2012-03-03 07:03:05 by uday:

awesomemovie and awesome explanation

2012-03-15 06:38:23 by J:

"At this point, the narrator, Hooded Aaron, reminds us that HE, of course, does NOT come from a timeline where everything worked out perfectly. Hooded Aaron has only been to the party once, and he has only seen how it originally played out."

This is wrong.... And I think the movie contradicts itself too. The first Aaron never went to the party. The third Aaron went to the party back when he was second Aaron. However, second Aaron never gets to go to the party at all because third Aaron makes him leave. Thus, when second Aaron makes the phone call and says that he can say what he did when he went, he must be wrong. Unless third Aaron or second Abe told him what third Aaron had done.

2012-03-15 19:18:20 by Thirteen:

Thanks for the explanation of Primer - really useful. I felt so stupid watching this film. I couldn't follow all of the subtle plot lines at all. Just vague ideas as to what was going on. So it's nice to have it laid out like this, assuming it's all correct of course! I don't want to know if it's not though!
Reading some of the comments here blows my mind though. This is just a made-up story someone wrote and turned into a film ..... for fun. It's extremely doubtful that they discovered time travel in the process and that their "theory" holds any water, so I just don't understand why people even try to rip it apart, find flaws in it, expand on it. What's the point? Just enjoy the movie, doin't suck all the fun out of it. And yes I know some people are just discussing what was in the film-maker's mind and that's completely separate - nowt wrong with that.

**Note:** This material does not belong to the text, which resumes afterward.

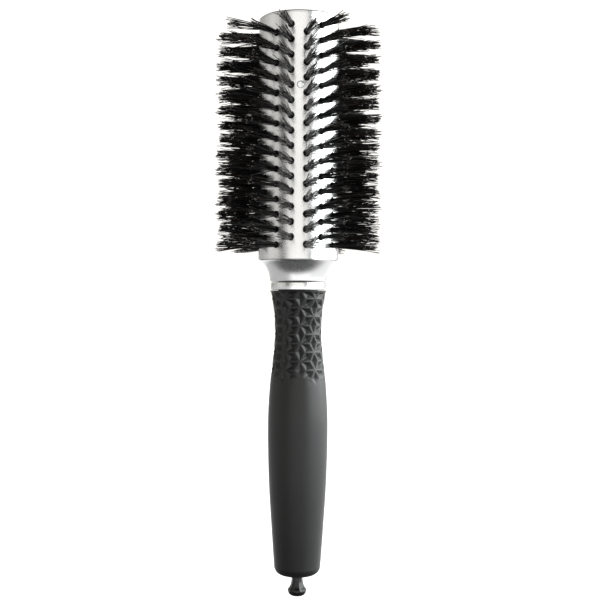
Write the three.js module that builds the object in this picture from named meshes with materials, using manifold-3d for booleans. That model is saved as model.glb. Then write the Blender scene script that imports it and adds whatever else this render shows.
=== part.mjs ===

2012-03-25 06:34:56 by RobertLockard:

Amazing article! This is quite an achievement. Well done, sir. Now the only thing I need to figure out is why the movie is called Primer in the first place.

2012-03-31 05:31:17 by Noni:

I think the simplest explanation for Aaron's warehouse-sized time machine is to enclose a very large amount of air, water, and food. It could be a long-term failsafe.

I also wonder about nested running boxes. Run box A for a week. At the end of the week, enter box A with box B and turn on box B. When you emerge from box A at the start of the week, you've got box B, /which has been running for a week/. Assuming that nested boxes don't destroy the universe or something, this method could enable you to go back even before the machine was invented.

2012-04-04 22:11:15 by piton:

One confusing thing in the movie is that they call their (causally) past ones their doubles. Their existence is based on that the "double" will enter the machine later, so they remember everything the double experienced.
This confusion leads to that you cannot focus on the more difficult parts, and end up more confused.

2012-04-05 10:24:58 by ryan:

There is either a typo or something I'm not understanding from the explanation. In the explanation you write that His wife asks him about the rats in the attic on Tuesday nite while they're drinking a few beers but then at the bottom of the explanation you say that they had this conversation on Wednesday. Is the original Aaron (Aaron_0) the one that had the original conversation with his wife or is it the Aaron that has already went back via the failsafe?

2012-05-20 18:56:50 by Bar:

Great piece. Primer is one of my favourite movies. Such a lot to think about in there.
I'd hazard a guess that if indeed the large warehouse is to be a time machine, it could not only be used to take back large supplies of oxygen, food and supplies, it could also concievably be used to contain a dwelling, cars, helicopters, weapons, or ANY technology. If you started the machine today and left it running for ten years, then potentially you stop the machine in ten years time, and fill it up with rayguns and iPhone25's and $50 billion in used 2012 banknotes(Without getting in yourself), that stuff could magically appear in five minutes time. Or lets say you turn it on now and wait fifty years till someone invents a zero point energy machine. You could stick that in the machine and get it out in five minutes. There's no limit to what could be sent back in a warehouse of that size... I suppose it's about learning to think big!